Other issues revolve around:

  • regulatory scrutiny (ie activities involving crypto assets and derivatives);
  • incentive mechanisms (ie lack of coded incentives rendering DAOs inactive);
  • discrimination and inequality (ie issues of cliques, politics and a lack of employment protections);
  • high operational costs (ie. increase in gas fees); and
  • governance inefficiencies (ie difficulties obtaining votes with many members).

DAOs and the metaverse

‘Metaverse’ has become a buzz word amongst businesses in recent years, with companies deploying extraordinary amounts of time and resources to develop the technology in this sector.

A metaverse is a virtual world where you can socialise, play games or even buy virtual land. There are two main types of metaverse: (1) centralised and (2) decentralised. Why is this relevant for DAOs?
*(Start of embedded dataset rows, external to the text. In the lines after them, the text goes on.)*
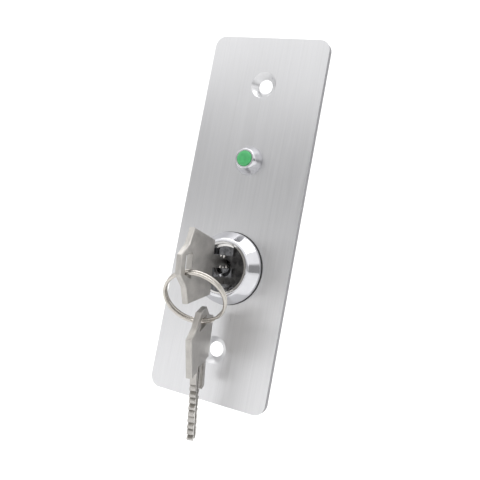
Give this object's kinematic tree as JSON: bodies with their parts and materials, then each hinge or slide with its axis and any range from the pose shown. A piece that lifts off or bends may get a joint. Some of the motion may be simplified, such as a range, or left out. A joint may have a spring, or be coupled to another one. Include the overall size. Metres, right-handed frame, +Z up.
{
  "type": "selector key switch",
  "caption": "Narrow steel face plate with a key-operated switch lock, a round indicator light and a pair of keys on a split ring.",
  "frame": {"origin": "centre of the face plate's back face", "axes": "+Z up along the plate, -Y out of its front towards the person, +X to the right seen from the front"},
  "size_m": [0.04, 0.0559, 0.124],
  "materials": {
    "satin_steel": "satin, brushed along the plate",
    "bright_chrome": "polished",
    "green_lens": "diffused, unlit",
    "tinned_steel": "tinned",
    "black_plastic": "moulded",
    "black_rubber": "matt",
    "die_cast": "nickel plated die casting",
    "plug_chrome": "polished",
    "brass": "stamped",
    "spring_steel": "drawn wire",
    "zinc_steel": "zinc plated",
    "nickel_key": "nickel plated, satin",
    "ring_wire": "nickel plated wire",
    "cam_nylon": "natural nylon"
  },
  "bodies": {
    "frame": {"face_plate": "satin_steel", "led_bezel": "bright_chrome", "led_lens": "green_lens", "led_leads": "tinned_steel", "led_plug": "black_plastic", "led_washer": "zinc_steel", "led_nut": "zinc_steel", "lock_gasket": "black_rubber", "lock_bezel": "bright_chrome", "lock_housing": "die_cast", "lock_washer": "zinc_steel", "lock_nut": "die_cast", "switch_bracket": "zinc_steel", "switch_case": "black_plastic", "switch_cover": "black_plastic", "terminal_com": "brass", "terminal_nc": "brass", "terminal_no": "brass", "switch_screws": "zinc_steel", "switch_nuts": "zinc_steel"},
    "plug": {"plug": "plug_chrome", "wafer_1": "brass", "wafer_2": "brass", "wafer_3": "brass", "wafer_4": "brass", "wafer_5": "brass", "wafer_spring_1": "spring_steel", "wafer_spring_2": "spring_steel", "wafer_spring_3": "spring_steel", "wafer_spring_4": "spring_steel", "wafer_spring_5": "spring_steel", "retaining_clip": "spring_steel", "stop_washer": "zinc_steel", "cam": "cam_nylon", "cam_washer": "zinc_steel", "cam_screw": "zinc_steel"},
    "key": {"key": "nickel_key"},
    "ring": {"key_ring": "ring_wire"},
    "spare_key": {"spare_key": "nickel_key"},
    "plunger": {"switch_plunger": "cam_nylon"},
    "leaf": {"contact_leaf": "brass"}
  },
  "joints": [
    {"name": "plug_turn", "type": "hinge", "parent": "frame", "child": "plug", "pos_m": [0, -0.002, -0.0167], "axis": [0, 1, 0], "range_deg": [0, 90]},
    {"name": "key_slide", "type": "slide", "parent": "plug", "child": "key", "axis": [0, -1, 0], "range_m": [0, 0.02]},
    {"name": "ring_swing", "type": "hinge", "parent": "key", "child": "ring", "pos_m": [0.00021, -0.0271, -0.01859], "axis": [0.965, 0.068, 0.2532], "range_deg": [-75, 3]},
    {"name": "spare_key_swing", "type": "hinge", "parent": "ring", "child": "spare_key", "pos_m": [0.00209, -0.01648, -0.03196], "axis": [0.9758, 0.129, 0.1765], "range_deg": [-40, 3]},
    {"name": "plunger_travel", "type": "slide", "parent": "frame", "child": "plunger", "axis": [0.1097, 0, -0.994], "range_m": [0, 0.000501]},
    {"name": "leaf_rock", "type": "hinge", "parent": "frame", "child": "leaf", "pos_m": [0.00663, 0.02055, -0.02844], "axis": [0, -1, 0], "range_deg": [0, 5.41]}
  ],
  "couplings": [
    {"joint": "plunger_travel", "follows": "plug_turn", "m_per_rad": 0.00031831},
    {"joint": "leaf_rock", "follows": "plug_turn", "ratio": 0.059881}
  ]
}
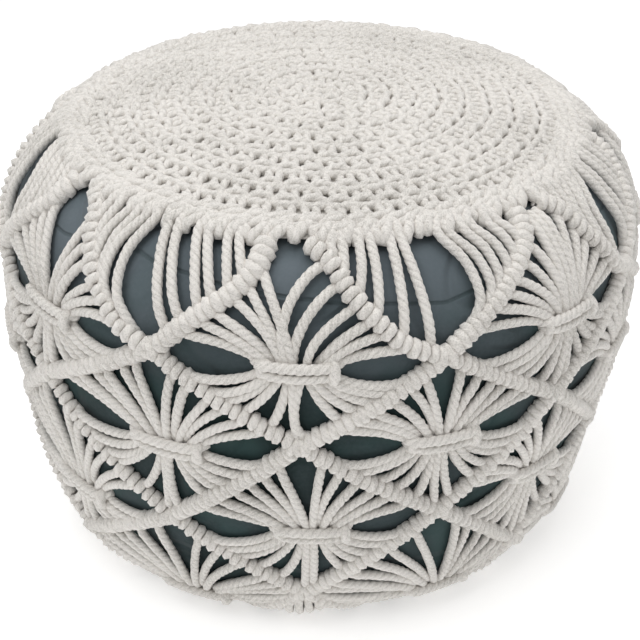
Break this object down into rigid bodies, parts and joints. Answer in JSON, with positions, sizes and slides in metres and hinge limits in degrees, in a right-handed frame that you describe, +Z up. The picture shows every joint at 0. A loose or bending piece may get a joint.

For (1), these metaverses are governed by a single entity. This entity will set the policies that regulate the virtual world. Users’ freedom is restricted, and they cannot own any of the digital environment. A key example of this is the game Fortnite and it is the basis on which Meta (Facebook) is creating its metaverse.

However, for (2), these metaverses operate through a DAO, each with their own fully autonomous virtual economy controlled by its users. These metaverses initially start out as investment and creator DAOs, which fund and construct the virtual world. But, unlike for centralised metaverses, governance and control are operated by the users, meaning they can set the rules, control assets and engage in transactions. Real world examples of this would be Decentraland or The Sandbox.

Are DAOs the future of corporates?

In a nutshell, not yet. But as we move closer to everyday business being operated in virtual worlds, DAOs will certainly become more prominent and more readily used.

With certain organisations, such as investment cooperatives, they definitely offer an attractive option for investors and could provide much needed competition to venture capital firms. However, the limitations of DAOs for traditional businesses will mean that the traditional corporate structures will likely be the blueprint for many years to come.